— Start of Dataset content —

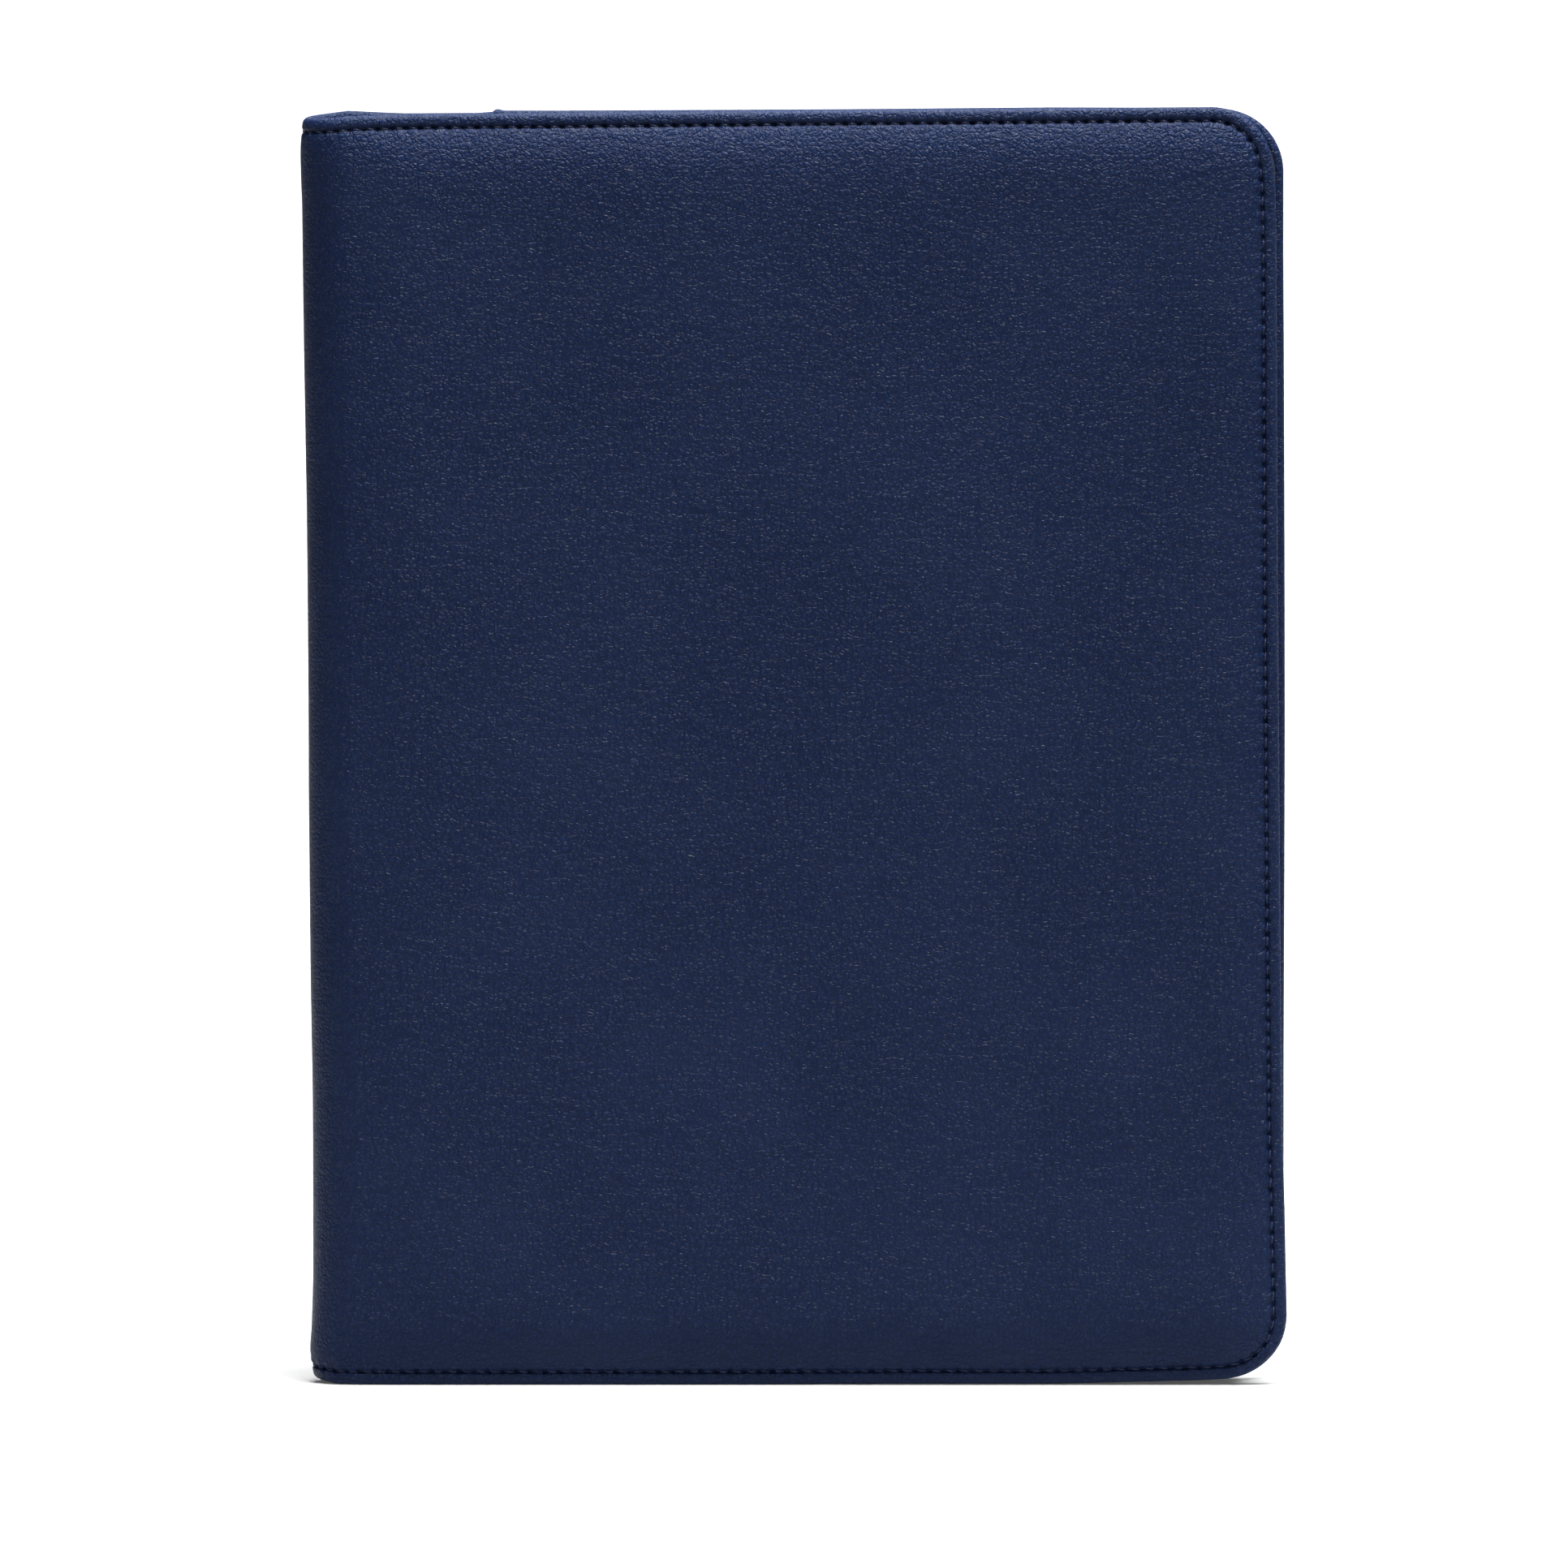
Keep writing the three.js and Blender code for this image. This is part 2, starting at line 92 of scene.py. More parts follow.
# The leather's edge: a roll over the board, and one line of stitches
ROLL = 1.55
RIM = -0.6
ROLL_STEPS = 9
TURN_IN = 2.1
LEATHER = 1.1
STITCH_IN = 3.2
STITCH = 3.36
STITCH_SAMPLES = 8
CROWN = 2.4
CROWN_REACH = 6.6
SPINE_CROWN = 0.35
PUCKER = 0.55
PUCKER_REACH = 1.4
BEAD = 0.26
BEAD_IN = 2.0
GROOVE = 0.3
HOLE = 0.5

# Insets of the rings of points along a turned edge, by how many samples apart the points are
RINGS = {
    1: [ROLL, 2.2, 2.6, 2.9, STITCH_IN, 3.5, 3.9, 4.5],
    2: [5.4, 6.6],
    4: [8.2, 10.2, 12.6],
}
GRID_IN = 14.6

# Steps of the grids on a skin's faces: round the spine, on the flat, and how many rows
OUTER_FINE, OUTER_COARSE, OUTER_ROWS = 0.8, 3.0, 91
INNER_FINE, INNER_COARSE, INNER_ROWS = 2.0, 12.0, 24

# The thread between two needle holes
THREAD_RADIUS = 0.24
THREAD_GAP = 0.3
THREAD_SLANT = 0.42
THREAD_SUNK = 0.78
THREAD_RISE = 0.74
THREAD_SIDES = 6
THREAD_STEPS = 7

# Camera window in the rear panel
CAMERA_X = 88.0
CAMERA_Z = 268.0
CAMERA_HALF = 20.3
CAMERA_RADIUS = 9.3
WINDOW = (CAMERA_X, CAMERA_Z, CAMERA_HALF, CAMERA_HALF, CAMERA_RADIUS, CAMERA_RADIUS)
WINDOW_STEP = 0.6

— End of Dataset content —

Reproduce the data, keeping every line exactly the same.

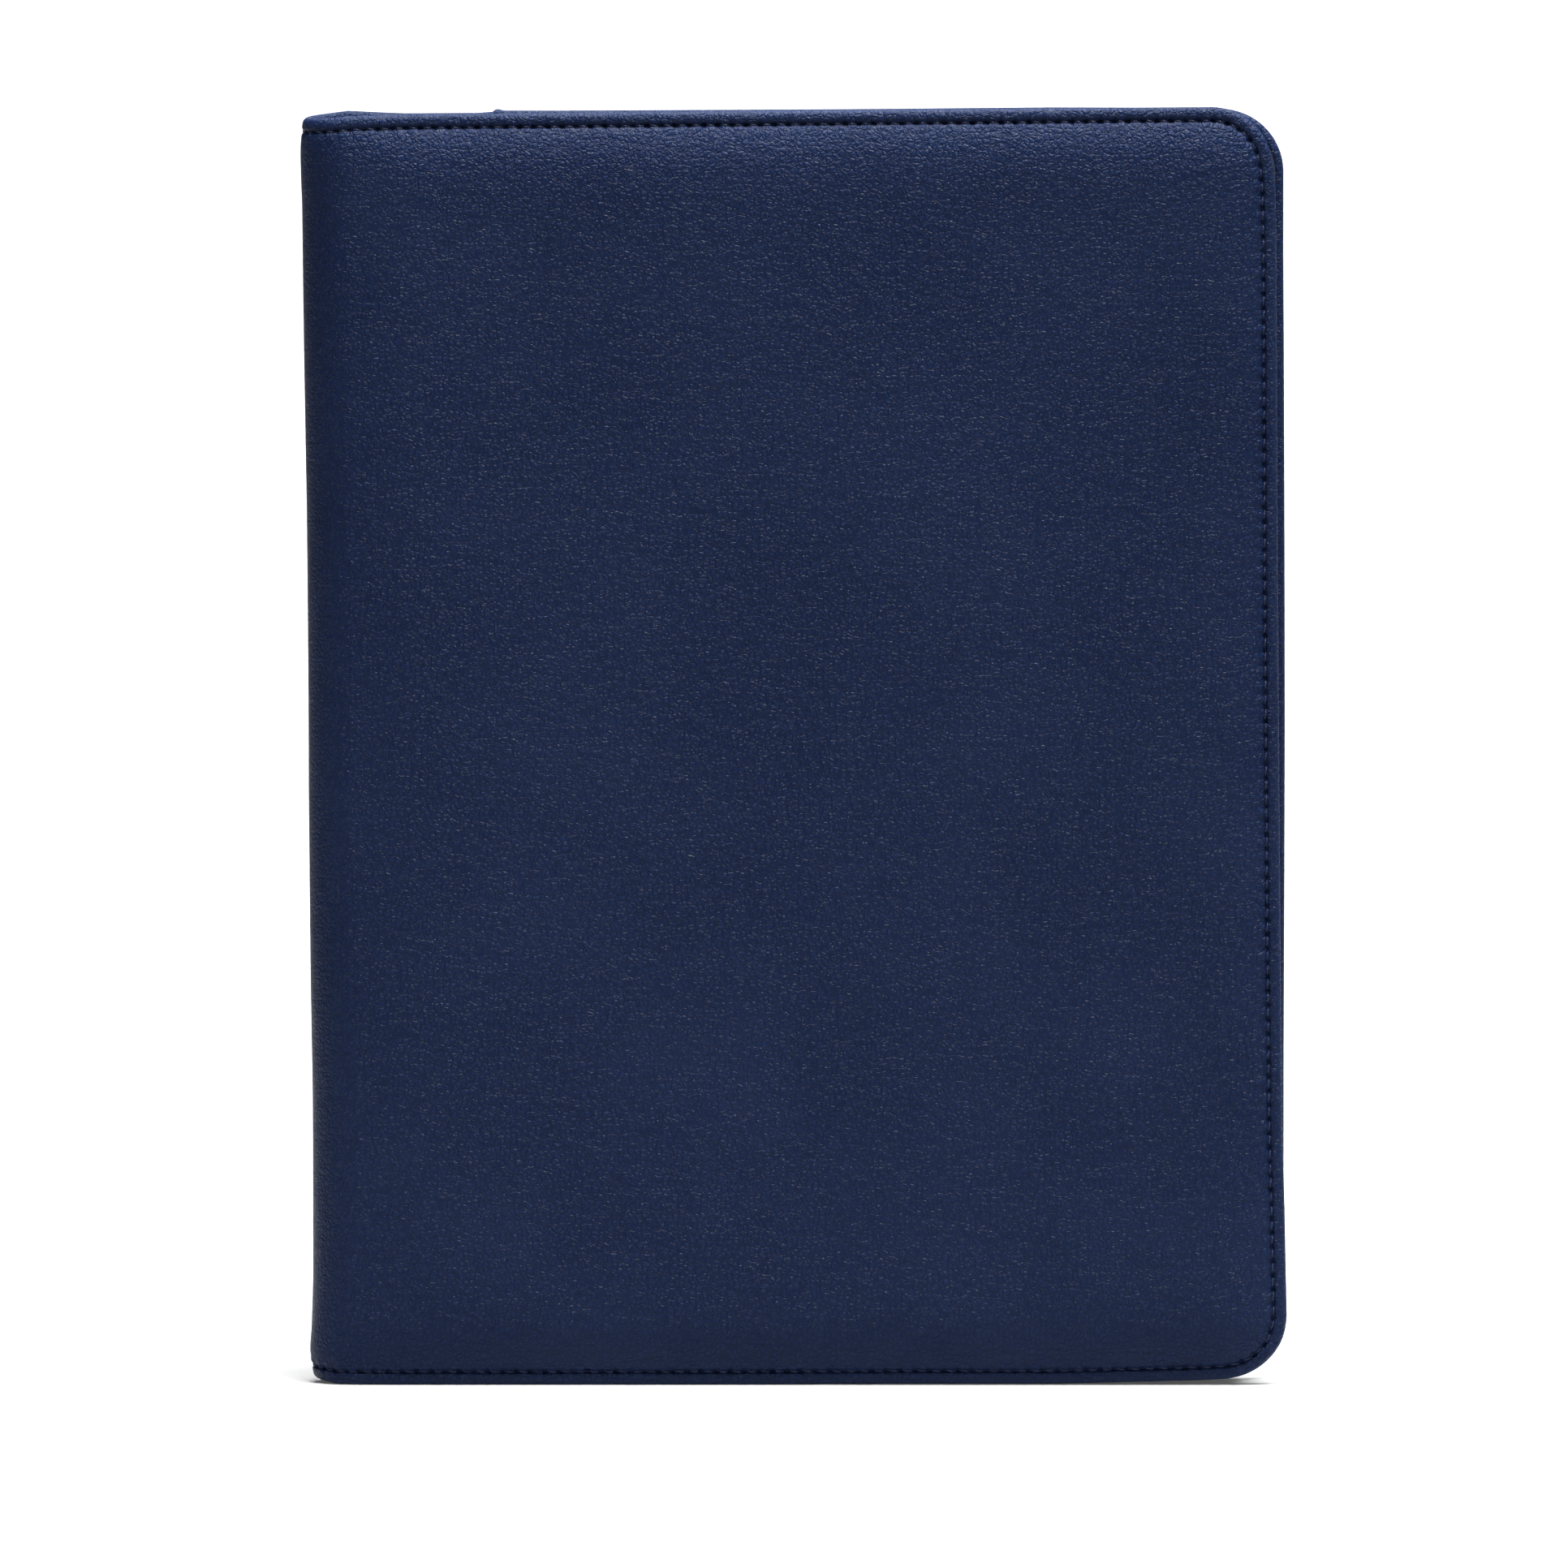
Keep writing the three.js and Blender code for this image. This is part 2, starting at line 92 of scene.py. More parts follow.
# The leather's edge: a roll over the board, and one line of stitches
ROLL = 1.55
RIM = -0.6
ROLL_STEPS = 9
TURN_IN = 2.1
LEATHER = 1.1
STITCH_IN = 3.2
STITCH = 3.36
STITCH_SAMPLES = 8
CROWN = 2.4
CROWN_REACH = 6.6
SPINE_CROWN = 0.35
PUCKER = 0.55
PUCKER_REACH = 1.4
BEAD = 0.26
BEAD_IN = 2.0
GROOVE = 0.3
HOLE = 0.5

# Insets of the rings of points along a turned edge, by how many samples apart the points are
RINGS = {
    1: [ROLL, 2.2, 2.6, 2.9, STITCH_IN, 3.5, 3.9, 4.5],
    2: [5.4, 6.6],
    4: [8.2, 10.2, 12.6],
}
GRID_IN = 14.6

# Steps of the grids on a skin's faces: round the spine, on the flat, and how many rows
OUTER_FINE, OUTER_COARSE, OUTER_ROWS = 0.8, 3.0, 91
INNER_FINE, INNER_COARSE, INNER_ROWS = 2.0, 12.0, 24

# The thread between two needle holes
THREAD_RADIUS = 0.24
THREAD_GAP = 0.3
THREAD_SLANT = 0.42
THREAD_SUNK = 0.78
THREAD_RISE = 0.74
THREAD_SIDES = 6
THREAD_STEPS = 7

# Camera window in the rear panel
CAMERA_X = 88.0
CAMERA_Z = 268.0
CAMERA_HALF = 20.3
CAMERA_RADIUS = 9.3
WINDOW = (CAMERA_X, CAMERA_Z, CAMERA_HALF, CAMERA_HALF, CAMERA_RADIUS, CAMERA_RADIUS)
WINDOW_STEP = 0.6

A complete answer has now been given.